Among those who took notice was the great British economist and moral philosopher Adam Smith (1723-1790), often called the father of classical economics, the first great definer of capitalism, and in many ways one of the first great commentators on American independence. Smith also was unsentimental in his assessment of the American Revolution: If the colonists wished to remain Englishmen, they should pay for their share of the enormous debt incurred to raise armies and fight the French and Spanish in their defense. Besides, Smith accuses the North American colonies of constant political turmoil and factions. He doubted that an independent America would survive because “those factions would be ten times more virulent than ever.” But most importantly, any nation that would result from the “the present disturbances” would prove that the British Empire in North America —a Protestant, commercial, maritime, politically free entity that was then at the apex of its experience –existed in the imagination only, a situation hardly worth the expense of maintaining. Smith was clearly aware that a global shift in the balance of power would result from an independent America.
Yet, Smith considered the events of the American Revolution so momentous that he also offered a detailed comparative analysis of the motivations and results of colonization both ancient (Greece and Rome) and contemporary (16th-18th-century European efforts). He acknowledged that the pursuit of “wealth and greatness” spurred almost all colonial enterprises in history; however, the results were uneven or delayed – even Spain in the New World did not find the near legendary amounts of gold and silver that built an empire that was a paragon of overseas success to the other ambitious nations of 1500s and 1600s. However, it is the English colonies that Smith said had a unique advantage because of light taxes and slight regulation. “But there are no colonies of which the progress has been more rapid than that of the English in North America,” Smith wrote in his seminal work, An Inquiry Into the Nature and Causes of the Wealth of Nations, published in 1776 and (not surprisingly) later known to many of the delegates who wrote or edited the Declaration. “Plenty of good land, and liberty to manage their own affairs their own way, seem to be the two great causes of the prosperity of all new colonies. In the plenty of good land the English colonies of North America, though, no doubt, very abundantly provided, are, however, inferior to those of the Spaniards and Portuguese, and not superior to some of those possessed by the French before the late war. But the political institutions of the English colonies have been more favourable to the improvement and cultivation of this land, than those of any of the other three nations.”

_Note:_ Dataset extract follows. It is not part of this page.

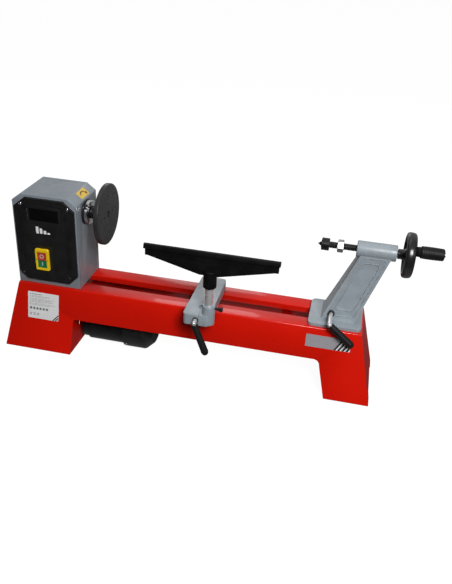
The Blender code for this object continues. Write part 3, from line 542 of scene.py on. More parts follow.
# ---------------------------------------------------------------- headstock
HEAD_LEFT = -467.4
HEAD_RIGHT = -305.7
HEAD_FRONT = 7.1
HEAD_BACK = 133.5
HEAD_WALL = 396.5
HEAD_ROOF = 413.6
HEAD_SKIN = 5.0
HEAD_MIDDLE = -386.0
PANEL_THICK = 5.0
PANEL_Y = HEAD_FRONT - PANEL_THICK - GAP


def head_outline(inset):
    w = 22.0
    return [
        (HEAD_LEFT + inset, BED_TOP + GAP - inset * 2.0), (HEAD_RIGHT - inset, BED_TOP + GAP - inset * 2.0),
        (HEAD_RIGHT - inset, HEAD_WALL - inset * 0.4), (HEAD_RIGHT - w - inset * 0.2, HEAD_ROOF - inset),
        (HEAD_LEFT + w + inset * 0.2, HEAD_ROOF - inset), (HEAD_LEFT + inset, HEAD_WALL - inset * 0.4),
    ]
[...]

Smith points out that the British colonists “never yet contributed any thing towards the defence of the mother country, or towards the support of its civil government,” but they also possess cheap, efficient local governments that have “generally been confined to what was necessary for paying competent salaries to the governor, to the judges, and to some other officers of police, and for maintaining a few of the most useful public works.” The colonists’ liberty by the standards of the time is notable:

But though the policy of Great Britain with regard to the trade of her colonies has been dictated by the same mercantile spirit as that of other nations, it has, however, upon the whole, been less illiberal and oppressive than that of any of them.
In every thing, except their foreign trade, the liberty of the English colonists to manage their own affairs their own way is complete. It is in every respect equal to that of their fellow–citizens at home, and is secured in the same manner, by an assembly of the representatives of the people, who claim the sole right of imposing taxes for the support of the colony government. The authority of this assembly over–awes the executive power, and neither the meanest nor the most obnoxious colonist, as long as he obeys the law, has any thing to fear from the resentment, either of the governor, or of any other civil or military officer in the province. The colony assemblies, though, like the house of commons in England, they are not always a very equal representation of the people, yet they approach more nearly to that character; and as the executive power either has not the means to corrupt them, or, on account of the support which it receives from the mother country, is not under the necessity of doing so, they are perhaps in general more influenced by the inclinations of their constituents. The councils, which, in the colony legislatures, correspond to the House of Lords in Great Britain, are not composed of an hereditary nobility. In some of the colonies, as in three of the governments of New England, those councils are not appointed by the king, but chosen by the representatives of the people. In none of the English colonies is there any hereditary nobility. In all of them, indeed, as in all other free countries, the descendant of an old colony family is more respected than an upstart of equal merit and fortune: but he is only more respected, and he has no privileges by which he can be troublesome to his neighbours. Before the commencement of the present disturbances, the colony assemblies had not only the legislative, but a part of the executive power. In Connecticut and Rhode Island, they elected the governor. In the other colonies they appointed the revenue officers who collected the taxes imposed by those respective assemblies, to whom those officers were immediately responsible. There is more equality, therefore, among the English colonists than among the inhabitants of the mother country.

Tom Paine, no member of the Congress but a brilliant commentator on the international significance of the American Revolution, wrote with more meaning than perhaps he understood: The Cause of America is in a great measure the cause of all mankind. Consequently, the Declaration carried several powerful messages, first to Great Britain, then to the rest of the world. The United States, in seeking independence, owed the rest of the world an explanation regarding its challenge to established, legitimate government and the existing international order. In addition, the United States intended to be treated equally and with respect by the rest of the world. Given time, it would be a nation to reckon with because of its numerous advantages. Like Adam Smith, anyone in 1776 who had observed and considered the new nation’s potential would know that the United States at its birth possessed a unique marriage of advantages: Economic resources envied throughout the European world and a political culture whose love of rights and individual freedoms were admired and respected.  The opening paragraph of the document announcing the birth of the United States is clear in its intent. The United States had permanently dissolved “the political bands” that held it to the British Empire, and it was ready to assume its place among “the powers of the earth” where it would shape world history in astounding ways.